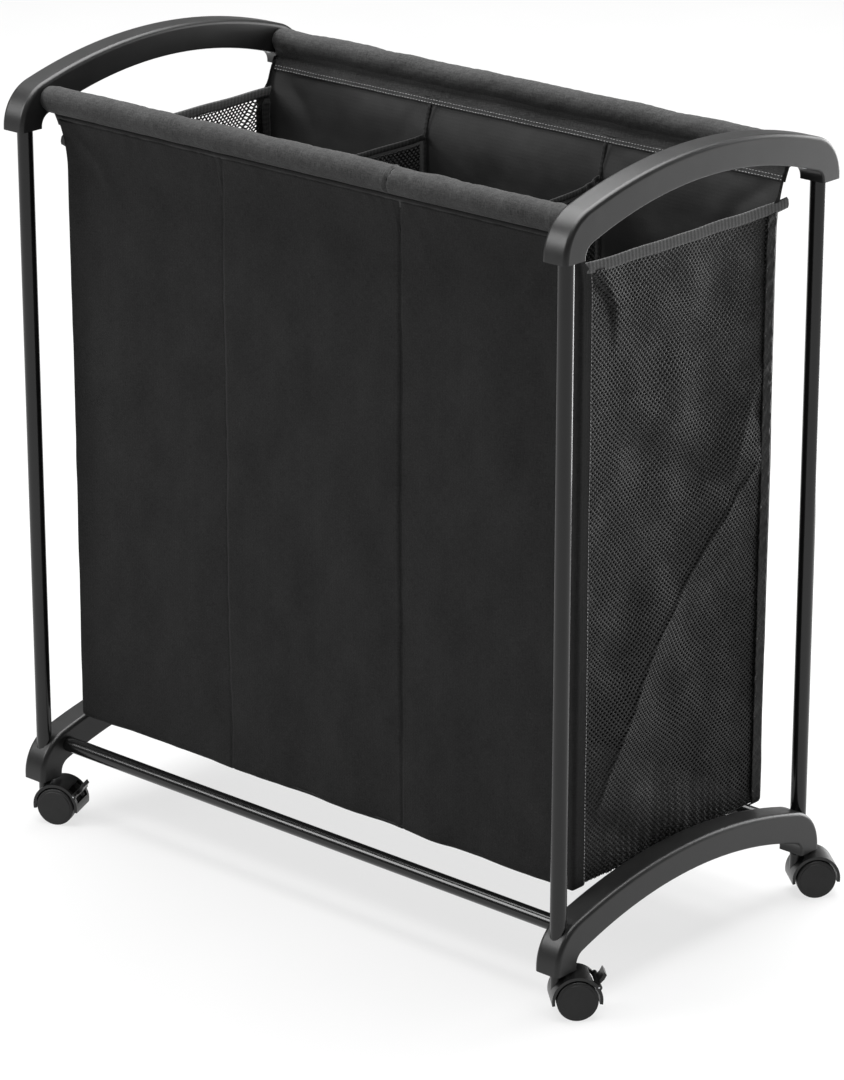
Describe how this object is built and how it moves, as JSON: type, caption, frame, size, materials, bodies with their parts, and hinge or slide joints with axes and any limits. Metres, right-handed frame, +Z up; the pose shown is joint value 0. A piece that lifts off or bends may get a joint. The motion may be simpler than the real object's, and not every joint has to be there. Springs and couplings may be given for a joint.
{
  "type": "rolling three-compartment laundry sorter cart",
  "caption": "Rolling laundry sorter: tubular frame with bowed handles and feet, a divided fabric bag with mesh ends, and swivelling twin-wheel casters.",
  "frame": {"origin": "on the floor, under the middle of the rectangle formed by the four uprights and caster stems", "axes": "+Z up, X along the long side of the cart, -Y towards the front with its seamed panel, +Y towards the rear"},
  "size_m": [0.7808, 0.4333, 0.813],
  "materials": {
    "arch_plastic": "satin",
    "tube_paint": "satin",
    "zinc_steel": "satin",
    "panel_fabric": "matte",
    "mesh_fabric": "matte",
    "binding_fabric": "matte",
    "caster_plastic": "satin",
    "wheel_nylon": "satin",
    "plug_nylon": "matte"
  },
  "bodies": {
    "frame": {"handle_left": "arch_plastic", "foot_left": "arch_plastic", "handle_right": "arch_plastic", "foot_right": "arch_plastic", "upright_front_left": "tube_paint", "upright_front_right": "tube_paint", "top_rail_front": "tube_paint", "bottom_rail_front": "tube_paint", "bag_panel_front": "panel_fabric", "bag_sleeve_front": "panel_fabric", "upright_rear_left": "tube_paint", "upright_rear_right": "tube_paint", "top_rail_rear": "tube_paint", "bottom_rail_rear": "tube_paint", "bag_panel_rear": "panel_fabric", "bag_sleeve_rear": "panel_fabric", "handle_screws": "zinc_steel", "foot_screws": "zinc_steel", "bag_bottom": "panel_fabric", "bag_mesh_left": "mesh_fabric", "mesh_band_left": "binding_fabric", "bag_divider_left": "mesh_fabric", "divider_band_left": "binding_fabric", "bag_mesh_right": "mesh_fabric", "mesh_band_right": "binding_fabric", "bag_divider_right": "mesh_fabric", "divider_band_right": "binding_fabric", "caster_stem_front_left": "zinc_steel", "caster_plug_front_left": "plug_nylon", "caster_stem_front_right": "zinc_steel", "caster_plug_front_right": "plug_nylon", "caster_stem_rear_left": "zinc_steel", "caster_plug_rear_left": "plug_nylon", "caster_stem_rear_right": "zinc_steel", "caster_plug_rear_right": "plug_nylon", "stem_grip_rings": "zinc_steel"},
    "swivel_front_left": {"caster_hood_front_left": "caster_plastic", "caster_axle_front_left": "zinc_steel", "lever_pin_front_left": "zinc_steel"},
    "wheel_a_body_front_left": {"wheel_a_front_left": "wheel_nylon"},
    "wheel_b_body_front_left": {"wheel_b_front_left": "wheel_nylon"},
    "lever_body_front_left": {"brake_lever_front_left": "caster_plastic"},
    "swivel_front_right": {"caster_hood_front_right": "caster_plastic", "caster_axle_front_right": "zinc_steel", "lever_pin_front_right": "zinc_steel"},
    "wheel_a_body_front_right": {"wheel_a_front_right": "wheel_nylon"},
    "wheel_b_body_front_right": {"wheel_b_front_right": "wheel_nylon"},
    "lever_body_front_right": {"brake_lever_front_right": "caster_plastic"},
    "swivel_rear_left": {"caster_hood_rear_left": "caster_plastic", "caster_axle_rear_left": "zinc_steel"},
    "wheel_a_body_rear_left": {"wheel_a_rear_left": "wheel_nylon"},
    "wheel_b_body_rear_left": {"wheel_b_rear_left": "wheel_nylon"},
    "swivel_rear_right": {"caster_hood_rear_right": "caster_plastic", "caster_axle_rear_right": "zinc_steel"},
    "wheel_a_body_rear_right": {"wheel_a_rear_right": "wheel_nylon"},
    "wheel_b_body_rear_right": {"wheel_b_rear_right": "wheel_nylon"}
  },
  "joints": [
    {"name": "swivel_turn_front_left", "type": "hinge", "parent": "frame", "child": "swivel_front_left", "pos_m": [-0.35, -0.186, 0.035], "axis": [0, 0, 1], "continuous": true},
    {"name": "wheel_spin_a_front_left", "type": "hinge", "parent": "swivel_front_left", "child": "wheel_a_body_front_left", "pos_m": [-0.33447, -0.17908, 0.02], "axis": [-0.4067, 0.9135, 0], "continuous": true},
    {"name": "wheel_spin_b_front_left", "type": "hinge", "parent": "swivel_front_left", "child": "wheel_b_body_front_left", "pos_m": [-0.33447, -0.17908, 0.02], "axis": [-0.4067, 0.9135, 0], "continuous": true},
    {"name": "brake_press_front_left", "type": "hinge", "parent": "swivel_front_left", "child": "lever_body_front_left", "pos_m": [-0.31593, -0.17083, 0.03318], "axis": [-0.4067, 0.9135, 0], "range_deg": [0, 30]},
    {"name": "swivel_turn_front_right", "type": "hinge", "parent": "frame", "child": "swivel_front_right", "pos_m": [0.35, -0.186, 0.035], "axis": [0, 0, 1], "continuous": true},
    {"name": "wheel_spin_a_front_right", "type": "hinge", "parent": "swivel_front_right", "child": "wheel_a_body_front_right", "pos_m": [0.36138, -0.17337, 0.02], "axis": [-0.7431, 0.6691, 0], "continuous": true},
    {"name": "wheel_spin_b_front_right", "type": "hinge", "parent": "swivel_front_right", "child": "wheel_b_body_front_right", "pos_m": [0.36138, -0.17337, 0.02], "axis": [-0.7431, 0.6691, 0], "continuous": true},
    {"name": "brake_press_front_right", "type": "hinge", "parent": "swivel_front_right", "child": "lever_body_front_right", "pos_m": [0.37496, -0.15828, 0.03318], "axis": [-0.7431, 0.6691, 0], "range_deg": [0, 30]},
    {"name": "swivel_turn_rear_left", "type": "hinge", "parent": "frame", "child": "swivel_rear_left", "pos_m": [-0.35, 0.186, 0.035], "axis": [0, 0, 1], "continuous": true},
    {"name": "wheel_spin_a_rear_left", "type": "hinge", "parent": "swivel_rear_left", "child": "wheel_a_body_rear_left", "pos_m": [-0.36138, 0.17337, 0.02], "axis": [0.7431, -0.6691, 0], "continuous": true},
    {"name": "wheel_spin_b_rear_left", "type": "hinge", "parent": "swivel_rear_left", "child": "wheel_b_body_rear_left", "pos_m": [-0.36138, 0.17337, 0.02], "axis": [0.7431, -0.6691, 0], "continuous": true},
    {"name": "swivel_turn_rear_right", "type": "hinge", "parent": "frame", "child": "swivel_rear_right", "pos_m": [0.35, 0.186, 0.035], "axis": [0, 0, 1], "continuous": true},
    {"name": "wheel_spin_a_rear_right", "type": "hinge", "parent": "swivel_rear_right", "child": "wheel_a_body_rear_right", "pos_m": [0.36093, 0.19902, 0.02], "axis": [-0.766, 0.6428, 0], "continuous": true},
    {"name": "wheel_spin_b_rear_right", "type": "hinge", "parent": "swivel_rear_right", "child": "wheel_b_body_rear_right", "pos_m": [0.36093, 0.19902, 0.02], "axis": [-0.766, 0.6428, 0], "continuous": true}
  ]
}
_ _ _
YOUR OBJECTIVE: Quote the whole listing above, leaving nothing out.

CORRECT OUTPUT:
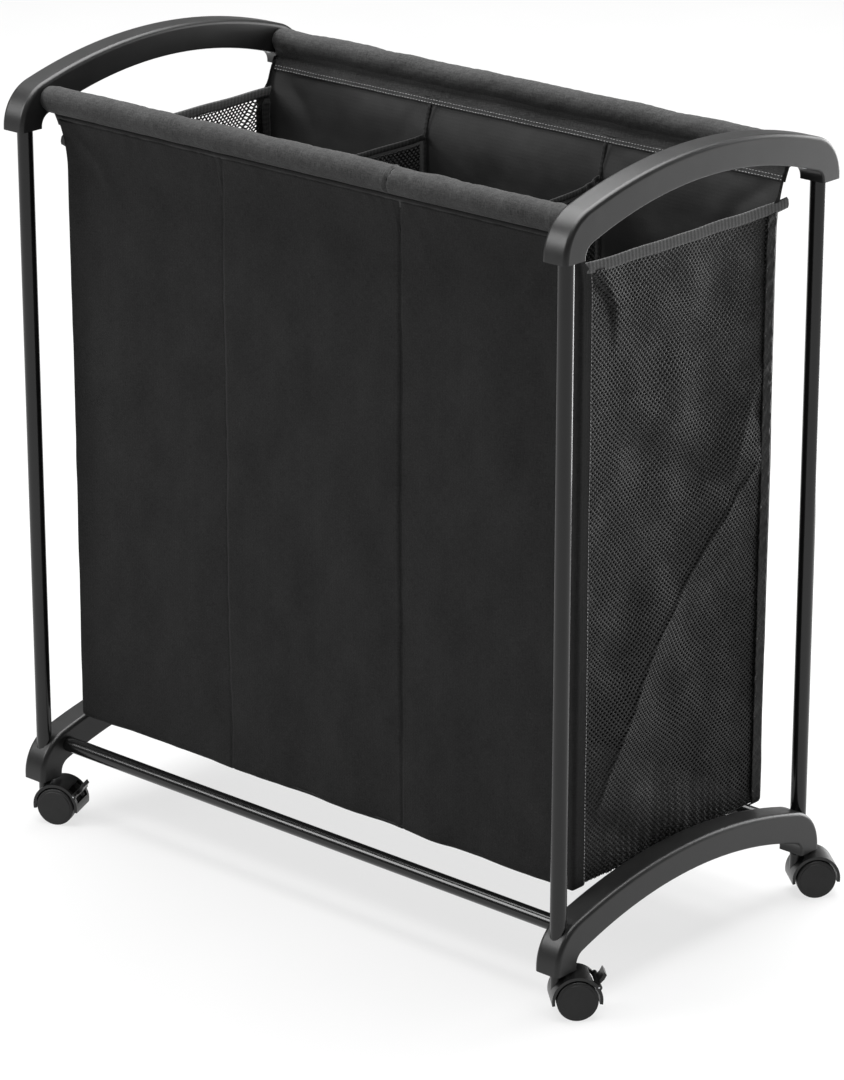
Describe how this object is built and how it moves, as JSON: type, caption, frame, size, materials, bodies with their parts, and hinge or slide joints with axes and any limits. Metres, right-handed frame, +Z up; the pose shown is joint value 0. A piece that lifts off or bends may get a joint. The motion may be simpler than the real object's, and not every joint has to be there. Springs and couplings may be given for a joint.
{
  "type": "rolling three-compartment laundry sorter cart",
  "caption": "Rolling laundry sorter: tubular frame with bowed handles and feet, a divided fabric bag with mesh ends, and swivelling twin-wheel casters.",
  "frame": {"origin": "on the floor, under the middle of the rectangle formed by the four uprights and caster stems", "axes": "+Z up, X along the long side of the cart, -Y towards the front with its seamed panel, +Y towards the rear"},
  "size_m": [0.7808, 0.4333, 0.813],
  "materials": {
    "arch_plastic": "satin",
    "tube_paint": "satin",
    "zinc_steel": "satin",
    "panel_fabric": "matte",
    "mesh_fabric": "matte",
    "binding_fabric": "matte",
    "caster_plastic": "satin",
    "wheel_nylon": "satin",
    "plug_nylon": "matte"
  },
  "bodies": {
    "frame": {"handle_left": "arch_plastic", "foot_left": "arch_plastic", "handle_right": "arch_plastic", "foot_right": "arch_plastic", "upright_front_left": "tube_paint", "upright_front_right": "tube_paint", "top_rail_front": "tube_paint", "bottom_rail_front": "tube_paint", "bag_panel_front": "panel_fabric", "bag_sleeve_front": "panel_fabric", "upright_rear_left": "tube_paint", "upright_rear_right": "tube_paint", "top_rail_rear": "tube_paint", "bottom_rail_rear": "tube_paint", "bag_panel_rear": "panel_fabric", "bag_sleeve_rear": "panel_fabric", "handle_screws": "zinc_steel", "foot_screws": "zinc_steel", "bag_bottom": "panel_fabric", "bag_mesh_left": "mesh_fabric", "mesh_band_left": "binding_fabric", "bag_divider_left": "mesh_fabric", "divider_band_left": "binding_fabric", "bag_mesh_right": "mesh_fabric", "mesh_band_right": "binding_fabric", "bag_divider_right": "mesh_fabric", "divider_band_right": "binding_fabric", "caster_stem_front_left": "zinc_steel", "caster_plug_front_left": "plug_nylon", "caster_stem_front_right": "zinc_steel", "caster_plug_front_right": "plug_nylon", "caster_stem_rear_left": "zinc_steel", "caster_plug_rear_left": "plug_nylon", "caster_stem_rear_right": "zinc_steel", "caster_plug_rear_right": "plug_nylon", "stem_grip_rings": "zinc_steel"},
    "swivel_front_left": {"caster_hood_front_left": "caster_plastic", "caster_axle_front_left": "zinc_steel", "lever_pin_front_left": "zinc_steel"},
    "wheel_a_body_front_left": {"wheel_a_front_left": "wheel_nylon"},
    "wheel_b_body_front_left": {"wheel_b_front_left": "wheel_nylon"},
    "lever_body_front_left": {"brake_lever_front_left": "caster_plastic"},
    "swivel_front_right": {"caster_hood_front_right": "caster_plastic", "caster_axle_front_right": "zinc_steel", "lever_pin_front_right": "zinc_steel"},
    "wheel_a_body_front_right": {"wheel_a_front_right": "wheel_nylon"},
    "wheel_b_body_front_right": {"wheel_b_front_right": "wheel_nylon"},
    "lever_body_front_right": {"brake_lever_front_right": "caster_plastic"},
    "swivel_rear_left": {"caster_hood_rear_left": "caster_plastic", "caster_axle_rear_left": "zinc_steel"},
    "wheel_a_body_rear_left": {"wheel_a_rear_left": "wheel_nylon"},
    "wheel_b_body_rear_left": {"wheel_b_rear_left": "wheel_nylon"},
    "swivel_rear_right": {"caster_hood_rear_right": "caster_plastic", "caster_axle_rear_right": "zinc_steel"},
    "wheel_a_body_rear_right": {"wheel_a_rear_right": "wheel_nylon"},
    "wheel_b_body_rear_right": {"wheel_b_rear_right": "wheel_nylon"}
  },
  "joints": [
    {"name": "swivel_turn_front_left", "type": "hinge", "parent": "frame", "child": "swivel_front_left", "pos_m": [-0.35, -0.186, 0.035], "axis": [0, 0, 1], "continuous": true},
    {"name": "wheel_spin_a_front_left", "type": "hinge", "parent": "swivel_front_left", "child": "wheel_a_body_front_left", "pos_m": [-0.33447, -0.17908, 0.02], "axis": [-0.4067, 0.9135, 0], "continuous": true},
    {"name": "wheel_spin_b_front_left", "type": "hinge", "parent": "swivel_front_left", "child": "wheel_b_body_front_left", "pos_m": [-0.33447, -0.17908, 0.02], "axis": [-0.4067, 0.9135, 0], "continuous": true},
    {"name": "brake_press_front_left", "type": "hinge", "parent": "swivel_front_left", "child": "lever_body_front_left", "pos_m": [-0.31593, -0.17083, 0.03318], "axis": [-0.4067, 0.9135, 0], "range_deg": [0, 30]},
    {"name": "swivel_turn_front_right", "type": "hinge", "parent": "frame", "child": "swivel_front_right", "pos_m": [0.35, -0.186, 0.035], "axis": [0, 0, 1], "continuous": true},
    {"name": "wheel_spin_a_front_right", "type": "hinge", "parent": "swivel_front_right", "child": "wheel_a_body_front_right", "pos_m": [0.36138, -0.17337, 0.02], "axis": [-0.7431, 0.6691, 0], "continuous": true},
    {"name": "wheel_spin_b_front_right", "type": "hinge", "parent": "swivel_front_right", "child": "wheel_b_body_front_right", "pos_m": [0.36138, -0.17337, 0.02], "axis": [-0.7431, 0.6691, 0], "continuous": true},
    {"name": "brake_press_front_right", "type": "hinge", "parent": "swivel_front_right", "child": "lever_body_front_right", "pos_m": [0.37496, -0.15828, 0.03318], "axis": [-0.7431, 0.6691, 0], "range_deg": [0, 30]},
    {"name": "swivel_turn_rear_left", "type": "hinge", "parent": "frame", "child": "swivel_rear_left", "pos_m": [-0.35, 0.186, 0.035], "axis": [0, 0, 1], "continuous": true},
    {"name": "wheel_spin_a_rear_left", "type": "hinge", "parent": "swivel_rear_left", "child": "wheel_a_body_rear_left", "pos_m": [-0.36138, 0.17337, 0.02], "axis": [0.7431, -0.6691, 0], "continuous": true},
    {"name": "wheel_spin_b_rear_left", "type": "hinge", "parent": "swivel_rear_left", "child": "wheel_b_body_rear_left", "pos_m": [-0.36138, 0.17337, 0.02], "axis": [0.7431, -0.6691, 0], "continuous": true},
    {"name": "swivel_turn_rear_right", "type": "hinge", "parent": "frame", "child": "swivel_rear_right", "pos_m": [0.35, 0.186, 0.035], "axis": [0, 0, 1], "continuous": true},
    {"name": "wheel_spin_a_rear_right", "type": "hinge", "parent": "swivel_rear_right", "child": "wheel_a_body_rear_right", "pos_m": [0.36093, 0.19902, 0.02], "axis": [-0.766, 0.6428, 0], "continuous": true},
    {"name": "wheel_spin_b_rear_right", "type": "hinge", "parent": "swivel_rear_right", "child": "wheel_b_body_rear_right", "pos_m": [0.36093, 0.19902, 0.02], "axis": [-0.766, 0.6428, 0], "continuous": true}
  ]
}